Grâce à une campagne intense dans les communes rurales, où le taux de participation est élevé, le PAM remporte les élections de 2015 dans 25 des 33 communes de la province d’Al Hoceïma. Le parti, porté par Ilyas El Omari, figure de la région, « contrôle alors le conseil provincial. De plus, grâce aux voix de la province d’Al Hoceima, il devance le PJD et obtient la présidence de la région de Tanger – Tétouan – Al Hoceima grâce au soutien des élus du MP et du RNI ». La même année, le roi lance Manarat Al Moutawassit, un programme de développement de la province d’Al Hoceïma à 6,5 milliards de dirhams. Lors des législatives d’octobre 2016, « la participation baisse de 21% à l’échelle provinciale, le nombre de votes valides passant de 100 439 à 79 728 en 2016 ». Le PAM est légèrement s’en sort plutôt bien, « ne perdant que 8% de son électorat de 2015, ce qui lui permet d’obtenir plus de 52% des suffrages valides », observe le chercheur, pour qui « le monopole électoral du PAM se fait dans un contexte d’abstention croissante ».

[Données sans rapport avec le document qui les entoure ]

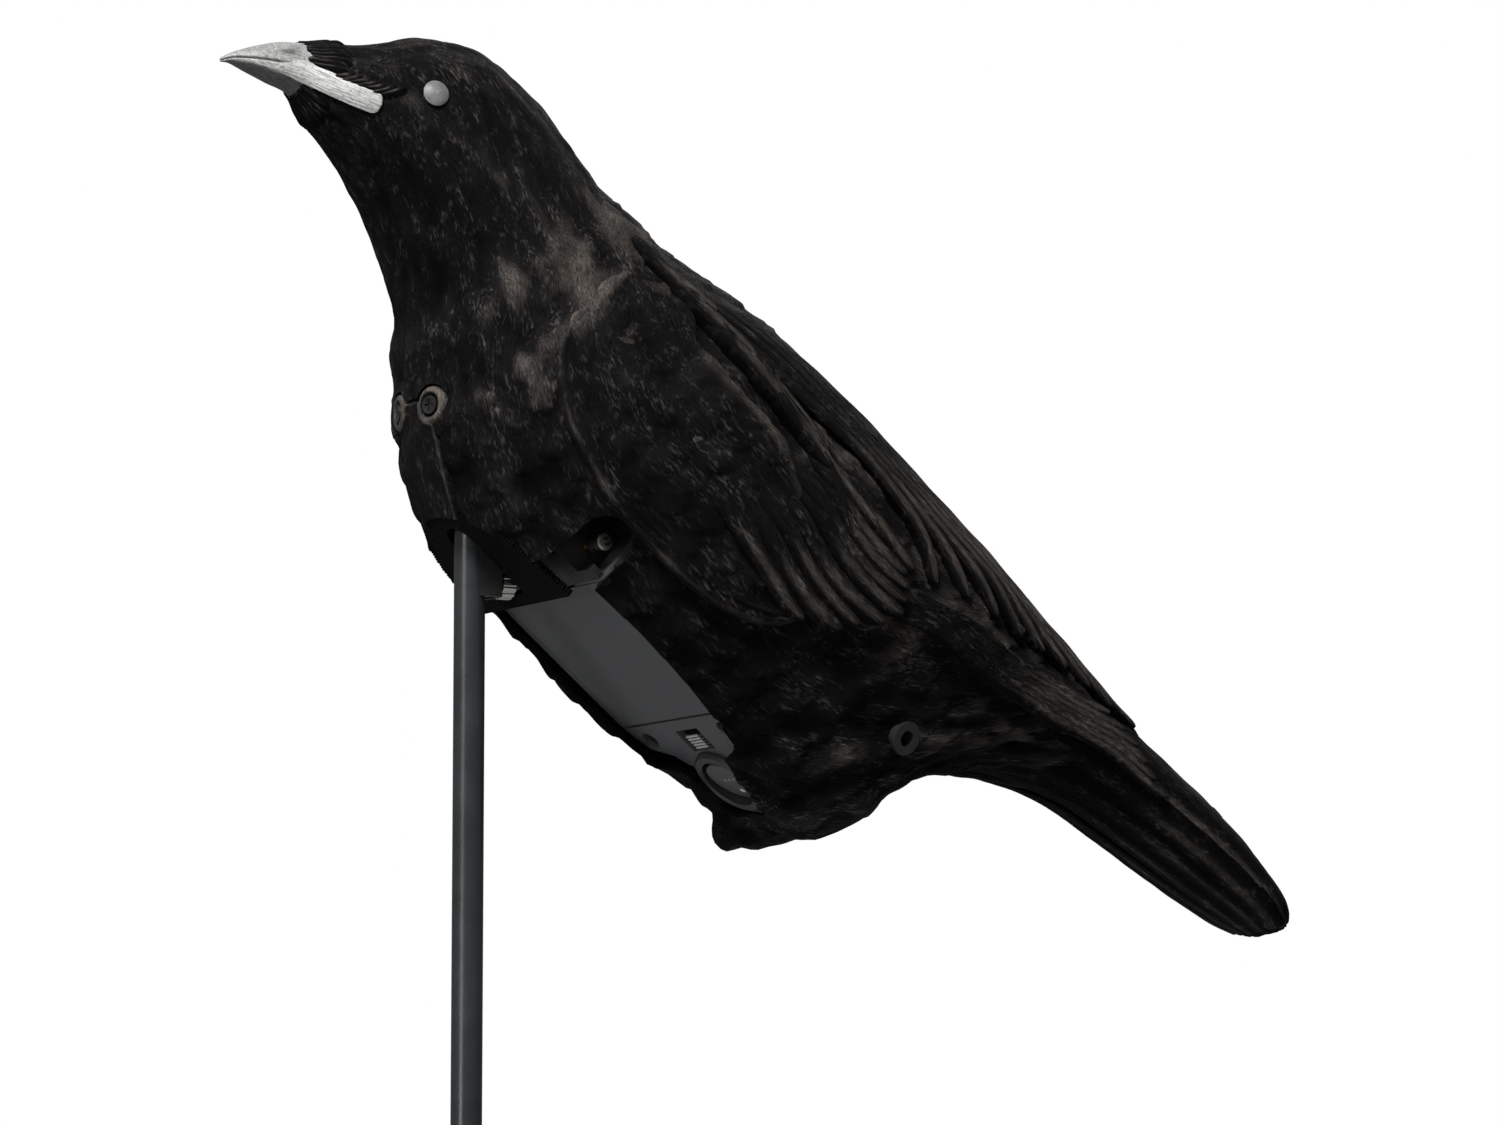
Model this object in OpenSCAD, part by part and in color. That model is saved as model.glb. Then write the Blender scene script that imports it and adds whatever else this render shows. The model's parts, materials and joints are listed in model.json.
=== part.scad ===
// Crow decoy with motor-driven clip-on wings, carried on a two-section ground pole.
// +Z is up, the beak points to -X, and the origin is at ground level on the pole's axis.

/* [Pole] */
// Outside radius of both pole sections
pole_r = 4.75; // [4.7:0.01:4.8]
// Wall of the pole tube
pole_wall = 1.0; // [0.8:0.1:1.2]
// Height at which the two pole sections part
pole_joint_z = 90; // [70:5:110]
// Length of the solid spike below the ground line
buried_length = 110; // [90:5:130]
// Radius of the spike
spike_r = 4.2; // [4:0.05:4.4]
// Length of the driving point
point_length = 26; // [20:1:32]
// How far the joining spigot reaches into each section
spigot_reach = 45; // [35:1:50]

/* [Body] */
// Height of the body's own zero above the ground line
perch_z = 300; // [280:5:340]
// Slope of the belly plate, tail down
body_pitch = 40; // [40:1:40]
// Wall of the moulded body shell
shell_wall = 2.2; // [2:0.1:2.4]

/* [Battery box] */
// Length of the battery door
door_length = 57.6; // [57.6:0.1:57.8]
// Half width of the door at its front edge
door_front_half = 31; // [30.9:0.1:31.1]
// Half width of the door at its rear edge
door_rear_half = 29.3; // [29.2:0.1:29.4]
// Thickness of the door
door_thick = 2; // [1.8:0.1:2]
// Radius of one battery cell
cell_r = 7.1; // [6.9:0.05:7.1]
// Length of one battery cell
cell_length = 48; // [47:0.5:48]

/* [Wing drive] */
// Radius of the hub that carries a wing
hub_r = 2.7; // [2.6:0.1:3.4]
// Radius of the wing socket in the hub
wing_socket_r = 1.25; // [1.2:0.05:1.3]
// Depth of the wing socket
wing_socket_depth = 7; // [6:0.5:7]
// Radius of the drive shaft
shaft_r = 1.0; // [1:0.05:1.1]

/* [Switches] */
// Outside radius of the round power switch
rocker_r = 12.7; // [12.5:0.1:12.8]
// How far the power button is tipped
rocker_tip = 9; // [8:0.5:10]

/* [Hidden] */
$fn = 48;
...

Les TIC, armes de manifestation massive
Pour David Goeury, l’analyse de ces différents indicateurs sociaux-économiques et électoraux, prouvent que « la réduction de la pauvreté et le déploiement des infrastructures n’ont pas permis une dynamique économique créatrice d’emplois ». Cependant, cela « a assuré un accès massif aux nouvelles technologies de l’information et de la communication (portable, ordinateur et Internet) », grâces auxquelles les citoyens ont pu s’exprimer politiquement et organiser de larges manifestations (celles du mouvement du 20 février en 2011, puis celles du Hirak en 2016 et 2017). Les NTIC permettent également de « s’émanciper des structures d’encadrement politiques classiques et tout particulièrement des représentants élus ». Le chercheur affirme que « plus les citoyens sont connectés, plus le taux d’abstention aux élections est élevé ». Pour lui, « même si un parti comme le PAM obtient un quasi-monopole politique suite aux élections de 2015 et de 2016, les élus disposent d’une légitimité de plus en plus faible car ils sont soutenus par un groupe restreint de citoyens ».